I came back home filled with gratitude and blessed by God – through the gifts of Jill and Wendy, the Chapman family, and the presence of God in my life. So much better than a quiet night at home. Thank you God.

Tuesday, October 19, 2010

Stairs or Escalator?

It's a busy week, but this is a great (short) video. Would you take the stairs or the escalator?
(And yes, the "Fun Theory" has implications for both education and life.)

Enjoy!

Update Note:
I've been trying for a half hour to adjust the size of the video, so you can see it here completely, but I can't figure it out. What I thought would be a quick, fun post is turning out to be a pain. Maybe I should find a set of stairs to climb ... note, this would only make sense if you can actually watch the video. So - hopefully the link will work. (Otherwise, copy and paste: http://www.youtube.com/watch?v=2lXh2n0aPyw)

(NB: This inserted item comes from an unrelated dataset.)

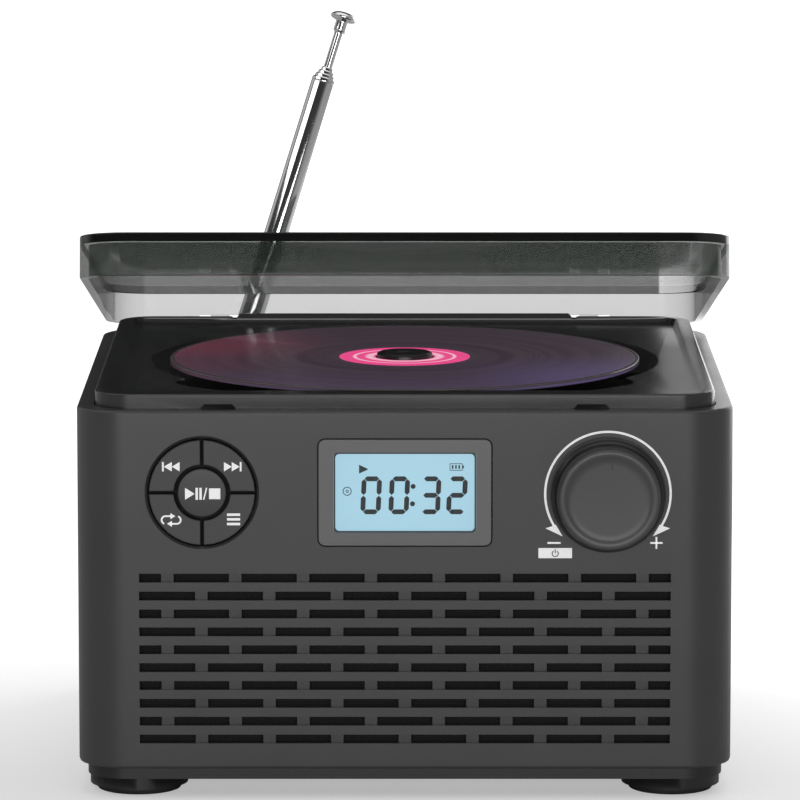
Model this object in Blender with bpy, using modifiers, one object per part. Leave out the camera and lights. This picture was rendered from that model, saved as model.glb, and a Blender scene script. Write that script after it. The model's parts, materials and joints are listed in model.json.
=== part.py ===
"""Portable CD player: a box with two speakers, a smoked lid over the disc and a telescopic antenna.

Metres, +Z up, front towards -Y. Every piece is placed under one empty, which centres the
whole object over the origin, so inside the script Y counts from the front face.
"""

import math

import bmesh
import bpy
from mathutils import Matrix, Vector

# Clearances
GAP = 0.0003  # between neighbouring pieces
PAST = 0.002  # how far a cutter runs past what it cuts

# Casing
WIDTH = 0.161
DEPTH = 0.154
CORNER = 0.012
WALL = 0.0025
SHELL_LOW = 0.0074
SHELL_TOP = 0.0962
SHELL_RIM = 0.0008

# Raised deck on top of the casing, with its sunk floor, disc well and finger scoop
DECK_HALF = 0.0761
DECK_FRONT = 0.0040
DECK_BACK = 0.1512
DECK_TOP = 0.0998
DECK_CORNER = 0.009
DECK_LOW = 0.0912
FLANGE_TOP = 0.0934
FLOOR_TOP = 0.0984
FLOOR_HALF = 0.0727
FLOOR_FRONT = 0.0104
FLOOR_BACK = 0.1475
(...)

Thursday, October 14, 2010

It Never Really Goes Away

The news caught me off guard. Two little sentences in the middle of the 6:00 a.m. radio news update, which wakes me up every Monday through Friday. I heard his name and instantly froze. It was a just a simple announcement that the federal appeals court was hearing arguments in his case today, and then the announcer went on to the next news story. No big deal; life as usual.

Except for me. I was surprised at my reaction. After all, it’s been eight and a half years since the trial. I thought I was over it, that his name wouldn’t affect me so deeply anymore. But as I got out of bed and prepared for school, the memories of the courtroom came flooding vividly back.

I was a member of a federal jury for a murder case in February/March 2002. Although there have been a number of important and defining events in my life, the experience of this trial has probably had the most profound and lasting affect on me. It was more than “just” a simple murder case. For three weeks I saw and felt pure evil in a way I have never experienced before or since. I could sense the spiritual warfare taking place in the courtroom. It took a long time for me to work through and process the entire experience. For several months I had trouble even going for walks outside by myself. I wrestled with spiritual issues of good and evil and free will. Even five years later, I would think about it on March 16, the anniversary of our verdict. But gradually I shelved the memories in the back corner of my mind and moved on with the new and exciting adventures God was taking me on (trips to Russia, Alaska, Israel, and South Africa, precious second graders to teach, time spent with family and friends). In fact, during the last couple of years I hardly thought about the trial at all and could finally enjoy the month of March again.

Which is why my reaction yesterday morning totally shocked me. Because I thought I was over it. I thought I had moved on. But as I began crying uncontrollably in the car on the way to school, I realized it really hadn’t gone away for good. The experience permanently changed who I am, and it will always affect me in some way when I hear a news story about it. I’m very thankful for my parents and friends who prayed for me yesterday morning and for my students who kept my mind occupied throughout the school day. Today was better; more numb than teary, but still images occasionally flitted through my mind. I guess it will take a few days to work through it again. And hopefully I’ll be more prepared when the next story hits the news.

Because I guess it will always be there. It will never completely go away, no matter how much I wish it could.

Sunday, October 10, 2010

Autumn Beauty

What a perfect day for a hike through the woods to see the beauty of God's creation.









Blessed are you, O Lord our God, King of the universe!